Saturday 21 November 2009

Galahs are the unacknowledged legislators of Australia. They can smell a microphone from kilometers away. This is one of the many lessons I have learned as I have shaken down my plein-air rig.

Galahs are not my major enemy, however (neither are legislators). It is the wind that causes me the most trouble. Only the very stillest times are suitable for recording, and in the time it takes to get to location, set up the rig and balance the mix a perfectly still night (it is almost always night) can suddenly turn gusty and grim. Most recently a beautiful take was ruined by the entrance of a storm that blew without cease for three days. Sometimes, I battle on, waiting out the gusts, utterly sure that they are only transitory. In the end - power supplies draining as fast as my patience - I pack up only to have the calm restored once I have driven away.

Other problems are less prosaic. I have a neighbour two valleys away with an antiquated harvester. It is not operated by internal combustion, but by a hundred gnomes running under duress in heavy clogs upon a tin sheet treadmill. The noise is beyond belief. I have it recorded at very high fidelity. You can tell exactly where the crop is falling, to the precise square metre, but you cannot hear much of what I am saying.

My best take so far also has a harvester in it - this one seven kilometers away in the valley behind me. It has a sweet tone and the mopokes sing to it. Again, the fidelity is so good that you can tell exactly where in the paddock it is - you can also hear the trucks moving to it and away from it, and, if you listen very closely, the occasional gurgle as tea is poured out of the driver’s thermos.

I have learned much. I have learned how to position my microphones so that my voice is properly embodied in a space that is defined by the random events around it - the movement of kangaroos, the songs of birds and frogs, the road-trains running a full ten kilometer stretch from east to west, dogs barking and - regrettably - the occasional moth landing on a microphone.

I have also learned not to rehearse in the field. This should have been obvious, but in the theatre - or, perhaps, only in the theatre as I practice it - nothing that is obvious to others ever occurs to me until long and painful ages have passed. The dynamics and pacings that are meaningful when face to face with living people are merely weird when isolated and caught by a machine. Getting from “it worked live” to “it works in the can” is a delicate process and the frustrations of field-recording only make it harder. Almost all my wasted takes could have been avoided if I knew what I wanted to record before I started.

I have also learned how to let the earth work for me. The echo of voice from the surrounding landscape features is one of the major reasons I wanted to develop plein-air in the first place. I think I had imagined that earth-echo would be something like a background colour, but in fact it is a major dramatic dynamic capable of carrying considerable meaning and emotional charge. Most of my delivery is off-voice, but by grading subtly into on-voice and back again I can trigger echoes of considerable richness. This is my happiest discovery.

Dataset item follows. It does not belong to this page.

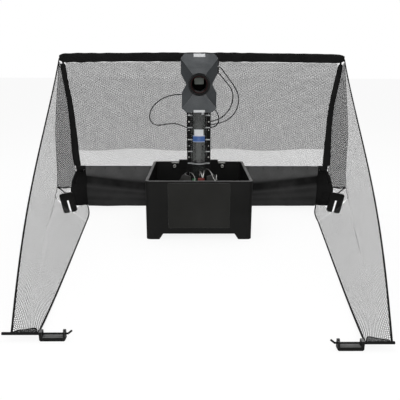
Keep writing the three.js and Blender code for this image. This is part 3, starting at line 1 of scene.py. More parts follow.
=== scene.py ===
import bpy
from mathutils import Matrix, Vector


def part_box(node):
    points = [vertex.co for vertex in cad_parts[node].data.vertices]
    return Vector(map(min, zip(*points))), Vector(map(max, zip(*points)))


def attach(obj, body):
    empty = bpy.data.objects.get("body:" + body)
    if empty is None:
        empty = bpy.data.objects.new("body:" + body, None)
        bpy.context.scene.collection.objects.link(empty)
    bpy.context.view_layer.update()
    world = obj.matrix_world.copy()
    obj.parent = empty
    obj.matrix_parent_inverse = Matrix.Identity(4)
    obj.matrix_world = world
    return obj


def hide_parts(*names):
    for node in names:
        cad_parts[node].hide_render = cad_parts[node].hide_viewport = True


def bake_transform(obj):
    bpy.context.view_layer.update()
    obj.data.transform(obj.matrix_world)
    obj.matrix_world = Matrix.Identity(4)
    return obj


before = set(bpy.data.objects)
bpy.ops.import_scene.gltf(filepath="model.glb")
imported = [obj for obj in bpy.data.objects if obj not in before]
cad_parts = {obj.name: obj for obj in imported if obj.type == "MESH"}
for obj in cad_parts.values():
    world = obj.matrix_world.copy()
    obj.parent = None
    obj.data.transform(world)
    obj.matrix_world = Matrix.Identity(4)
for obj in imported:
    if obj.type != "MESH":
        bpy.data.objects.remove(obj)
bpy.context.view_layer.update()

import math
from collections import namedtuple

import bpy
import numpy as np
from bpy.props import FloatProperty, FloatVectorProperty, IntProperty, PointerProperty
from bpy.types import Operator, Panel, PropertyGroup
from mathutils import Euler, Matrix, Vector

bl_info = {
    "name": "Ball Robot With Catching Net",
    "version": (1, 0, 0),
    "blender": (4, 5, 0),
    "location": "3D View > Sidebar > Ball Robot",
    "description": "Dresses the packed robot and its net with cloth, netting, cables and finishes",
    "category": "Object",
}

# Where the robot's own middle stands in the part, and the middle of its net.
TUB_LOW, TUB_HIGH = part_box("bucket")
ROBOT_AT = np.array([(TUB_LOW.x + TUB_HIGH.x) / 2, (TUB_LOW.y + TUB_HIGH.y) / 2, 0])
NET_AT = np.array([0, ROBOT_AT[1], 0])
# Height of the middle of the ball's way out, in millimetres.
EXIT_HEIGHT = 472.5


def on_robot(points):
    """Points in millimetres from the robot's middle, as metres in the part."""
    return np.asarray(points, float) / 1000 + ROBOT_AT


def on_net(points):
    """Points in millimetres from the net's middle, as metres in the part."""
    return np.asarray(points, float) / 1000 + NET_AT


# Sizes and colours


def colour(name, default, description):
    return FloatVectorProperty(
        name=name, default=default, description=description, min=0, max=1, subtype="COLOR"
    )


def size(name, default, description):
    return FloatProperty(
        name=name, default=default, description=description, min=0, precision=5,
        unit="LENGTH", subtype="DISTANCE",
    )


def angle(name, degrees, description):
    return FloatProperty(
        name=name, default=math.radians(degrees), description=description,
        subtype="ANGLE", unit="ROTATION",
    )


class NetSizes(PropertyGroup):
    cell: size("Net Cell", 0.0045, "Width of one six-sided cell of the netting")
    thread: size("Net Thread", 0.001, "Width of a netting thread")
    border: size("Border Cord", 0.0044, "Diameter of the cord sewn round a wing")
    tie: size("Tie String", 0.0044, "Diameter of the strings at the fork clips")
    cable: size("Cable", 0.0032, "Diameter of the motor cables")
    crease: size("Crease Depth", 0.0016, "Depth of the creases in the trough cloth")
    weave: size("Weave Pitch", 0.0009, "Distance between two threads of the cloth")
    seed: IntProperty(name="Crease Seed", description="Start of the crease pattern", default=7, min=0)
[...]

Most of us spend our careers knowing that we are doing the best that we possibly can, but  believing that almost anybody else could do it better. There is a moment, however, in every project when we get it, when we fall in love with what we can do and have done and we know that we are on the right track regardless of what might happen afterward. I have found this moment.

Galahs are the unacknowledged legislators, but tonight I don’t care. I just feel good. And feeling good feels good and that is all the feelgood I need.